Lambeth Council has agreed to extend to 2 January 2015 its public consultation on Lambeth and Transport for London’s plans to make the Vauxhall Gyratory (or roundabout) one- instead of two-way. Oh, and while Lambeth and TfL are at it, to demolish Vauxhall Bus Station to make away for the associated property development.
If you have not done so, do respond, whatever your point of view, and especially if your point of view is that you don’t know what Lambeth and TfL are on about. If that’s the case with you, the reason is likely to be that Lambeth and TfL have yet to provide any evidence for their assertion that a two-way gyratory works any better than the one-way they were all so hot about only a few short years ago.
Still less are you likely to have seen any Lambeth/TfL evidence that, however many ways the gyratory goes, a busy, popular bus station (and world-renowned piece of architecture) has to be junked, chopped up or otherwise messed about to make way for it. There can be only one reason. Money.
Could it be that one hapless functionary let the cat out of the bag when asked about an illustrated board at one exhibition of the Lambeth/TfL proposals? This board showed a 15-storey skyscraper plonked on the forecourt of the bus station where you go down the stairs to Vauxhall Tube. Asked what the building was, the functionary replied that it was a ‘new HQ for Transport for London’.
That skyscraper is not to be seen on later Lambeth/TfL picture-boards.
You may also want comment on the quality of the ‘consultation’ so far, described by Professor Sir Malcolm Green as ‘deceitful’. To have your say before 2 January, you can go to tfl.gov.uk/vauxhall-cross and fill in the online questionnaire, adding your own comments, or you can email email@example.com referencing Vauxhall in the title.
Here’s what community group, Supporters of Vauxhall Bus Station, are saying in reply to the ‘Transforming Vauxhall Cross ‘consultation:
We thank TfL for their willingness to meet users and discuss the plans, but feel that the questionnaire asks only questions leading to the desired [by TfL] answers. Nowhere is there an opportunity to vote for the retention of the bus station in its current form and location.
‘We understand why many are seeking the removal of the gyratory, and that some believe two-way traffic is preferable to one way. We support the objective of improving the interchange, and the goals of safer and better pedestrian access and cycle paths, less pollution and a visually more pleasant place.
‘Before plans are finalised TfL needs to publish evidence to show that they can reduce traffic speed and flow to create safer, less intimidating roads without returning to the pre-gyratory tailbacks on all surrounding roads.
‘All options for change should be measured against a ‘do nothing ‘option which includes improvements to the present lay-out. TfL must also publish its response to the alternative lay-out submitted by Michael Keane and the Kennington Oval & Vauxhall Forum.
‘TfL has not produced any convincing evidence that two-way working is only possible with the removal of the bus station.

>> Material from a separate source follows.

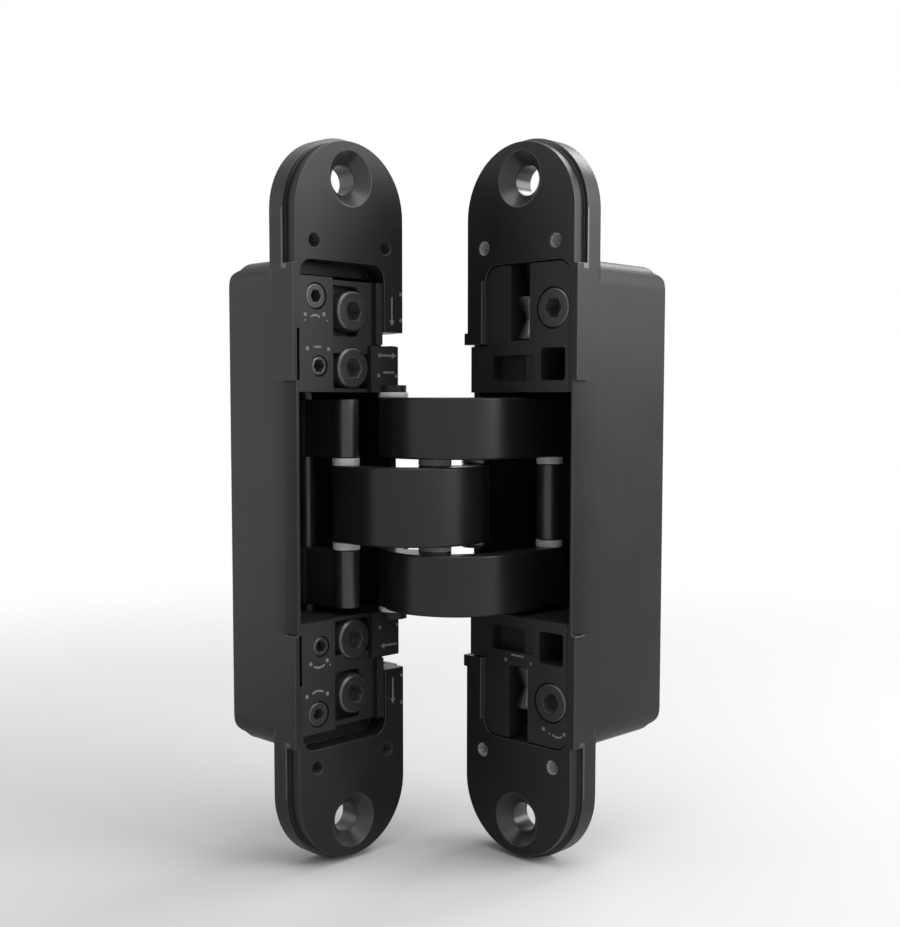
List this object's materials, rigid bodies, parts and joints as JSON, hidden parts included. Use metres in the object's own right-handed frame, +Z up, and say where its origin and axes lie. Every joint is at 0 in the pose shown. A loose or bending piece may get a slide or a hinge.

Much more work is needed on the re-positioning of the roadways within the transport hub. They must also publish all the proposed bus routes through the bus station, the position of stops, maintaining current choice of routes. It is essential that all the bus stops and entry to the tube and train stations remain under cover.
‘Bus passengers must be given the same priority as the tube and train passengers. The space for buses and passengers is not ‘overgenerous’, as Lambeth now claim. The proposal to reduce it by half at a time when bus passengers are set to increase in number is folly. Our contention is that the amount of commercial space in surrounding development easily exceeds the requirement for a District Centre, and there is therefore no need to sacrifice part of the bus station to create more.
‘Acknowledgement must be given to the particular importance of bus travel for the low paid, the disabled, night workers, the elderly and children, none of whom are mentioned in the consultation literature. We look forward to being consulted on the next iteration of the plans and are happy to attend meetings to explain our observations in more detail.’
The South London Press newspaper has taken up the question of TfL’s misleading ‘before and after’ photographs of Vauxhall Bus Station, and is now asking you to write in or email, explaining how the plans to do away with Vauxhall Bus Station will affect you.
- Supporters of Vauxhall Bus Station will be telling the South London Press how well the bus station works as it is
- That TfL/Lambeth proposals threaten less space for people and buses at a time of rising passenger numbers
- That the plans give no promise that all bus stops will remain under cover (as now), that no stops will at the roadside or that all routes to the same destination will halt at the same stop.